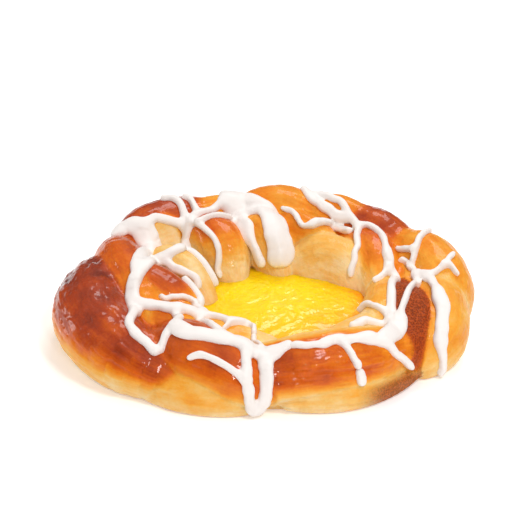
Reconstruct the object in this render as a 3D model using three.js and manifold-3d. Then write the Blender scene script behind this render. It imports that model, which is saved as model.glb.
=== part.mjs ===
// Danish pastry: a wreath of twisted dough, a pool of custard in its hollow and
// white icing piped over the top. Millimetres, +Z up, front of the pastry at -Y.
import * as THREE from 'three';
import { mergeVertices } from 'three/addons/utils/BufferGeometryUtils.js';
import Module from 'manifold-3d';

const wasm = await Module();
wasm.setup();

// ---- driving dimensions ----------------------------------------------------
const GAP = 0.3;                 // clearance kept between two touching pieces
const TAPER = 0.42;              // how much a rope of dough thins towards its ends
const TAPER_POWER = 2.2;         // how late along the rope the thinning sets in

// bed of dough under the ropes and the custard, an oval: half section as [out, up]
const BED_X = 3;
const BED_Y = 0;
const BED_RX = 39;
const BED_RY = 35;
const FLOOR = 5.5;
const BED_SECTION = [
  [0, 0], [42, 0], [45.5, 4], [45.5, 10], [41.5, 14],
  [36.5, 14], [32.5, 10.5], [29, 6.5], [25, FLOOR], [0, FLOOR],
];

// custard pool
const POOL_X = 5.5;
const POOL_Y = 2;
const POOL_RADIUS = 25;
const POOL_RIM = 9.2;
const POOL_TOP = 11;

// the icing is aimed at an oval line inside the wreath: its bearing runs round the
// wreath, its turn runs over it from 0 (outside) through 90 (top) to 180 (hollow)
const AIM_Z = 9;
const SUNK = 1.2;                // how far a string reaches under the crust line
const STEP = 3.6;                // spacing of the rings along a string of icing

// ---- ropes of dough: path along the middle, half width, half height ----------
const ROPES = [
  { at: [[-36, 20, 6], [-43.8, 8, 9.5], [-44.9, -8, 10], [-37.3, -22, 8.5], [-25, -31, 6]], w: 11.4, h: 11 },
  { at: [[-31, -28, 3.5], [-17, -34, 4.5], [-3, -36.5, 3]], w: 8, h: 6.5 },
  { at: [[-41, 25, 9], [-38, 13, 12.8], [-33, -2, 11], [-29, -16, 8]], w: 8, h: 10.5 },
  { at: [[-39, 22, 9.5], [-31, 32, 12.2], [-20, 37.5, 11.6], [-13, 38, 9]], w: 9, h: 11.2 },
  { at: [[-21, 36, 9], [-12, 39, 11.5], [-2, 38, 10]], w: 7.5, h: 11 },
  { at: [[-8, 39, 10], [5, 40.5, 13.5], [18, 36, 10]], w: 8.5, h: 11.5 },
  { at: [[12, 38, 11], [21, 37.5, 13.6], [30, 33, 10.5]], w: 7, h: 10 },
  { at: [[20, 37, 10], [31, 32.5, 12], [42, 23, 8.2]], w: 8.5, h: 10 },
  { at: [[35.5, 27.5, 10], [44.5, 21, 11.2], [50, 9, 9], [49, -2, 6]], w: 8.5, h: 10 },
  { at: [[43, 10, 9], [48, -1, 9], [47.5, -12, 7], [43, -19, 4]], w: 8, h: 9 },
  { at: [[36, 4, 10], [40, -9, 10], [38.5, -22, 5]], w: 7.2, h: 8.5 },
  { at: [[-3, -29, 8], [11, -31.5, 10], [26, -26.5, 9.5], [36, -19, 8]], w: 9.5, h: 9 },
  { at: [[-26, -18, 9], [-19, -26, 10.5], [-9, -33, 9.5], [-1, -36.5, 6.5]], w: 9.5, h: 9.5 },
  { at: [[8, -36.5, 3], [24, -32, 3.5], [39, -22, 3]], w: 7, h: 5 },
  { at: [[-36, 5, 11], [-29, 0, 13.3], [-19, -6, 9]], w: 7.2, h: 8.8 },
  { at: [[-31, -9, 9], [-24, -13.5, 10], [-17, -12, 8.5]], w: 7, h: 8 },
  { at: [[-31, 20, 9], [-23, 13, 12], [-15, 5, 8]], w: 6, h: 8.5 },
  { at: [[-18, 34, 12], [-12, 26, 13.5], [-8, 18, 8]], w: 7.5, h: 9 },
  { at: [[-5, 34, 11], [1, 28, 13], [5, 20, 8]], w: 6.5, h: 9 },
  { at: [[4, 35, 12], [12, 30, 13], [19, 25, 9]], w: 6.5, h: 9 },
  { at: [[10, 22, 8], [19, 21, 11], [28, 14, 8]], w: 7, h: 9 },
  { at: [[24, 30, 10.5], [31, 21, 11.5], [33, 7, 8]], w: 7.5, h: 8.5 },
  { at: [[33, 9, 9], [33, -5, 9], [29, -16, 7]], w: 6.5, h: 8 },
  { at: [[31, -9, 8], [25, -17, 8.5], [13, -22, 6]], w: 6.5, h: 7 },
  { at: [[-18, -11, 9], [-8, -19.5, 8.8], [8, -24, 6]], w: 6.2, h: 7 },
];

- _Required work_
Quote verbatim the opening lines of the listing above, ending with the line where "wasm.setup();" appears; include both endpoints and nothing more.

- _Solution for this task_
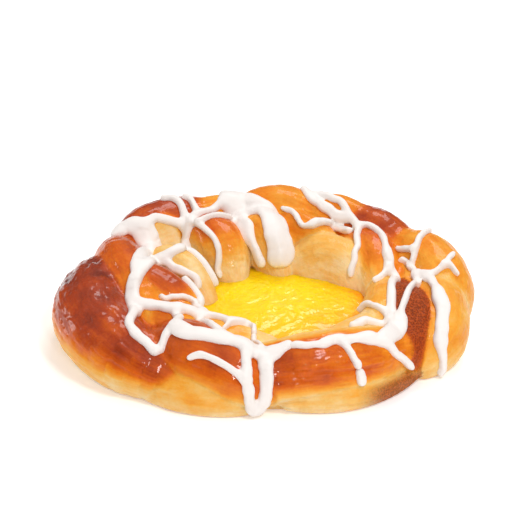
Reconstruct the object in this render as a 3D model using three.js and manifold-3d. Then write the Blender scene script behind this render. It imports that model, which is saved as model.glb.
=== part.mjs ===
// Danish pastry: a wreath of twisted dough, a pool of custard in its hollow and
// white icing piped over the top. Millimetres, +Z up, front of the pastry at -Y.
import * as THREE from 'three';
import { mergeVertices } from 'three/addons/utils/BufferGeometryUtils.js';
import Module from 'manifold-3d';

const wasm = await Module();
wasm.setup();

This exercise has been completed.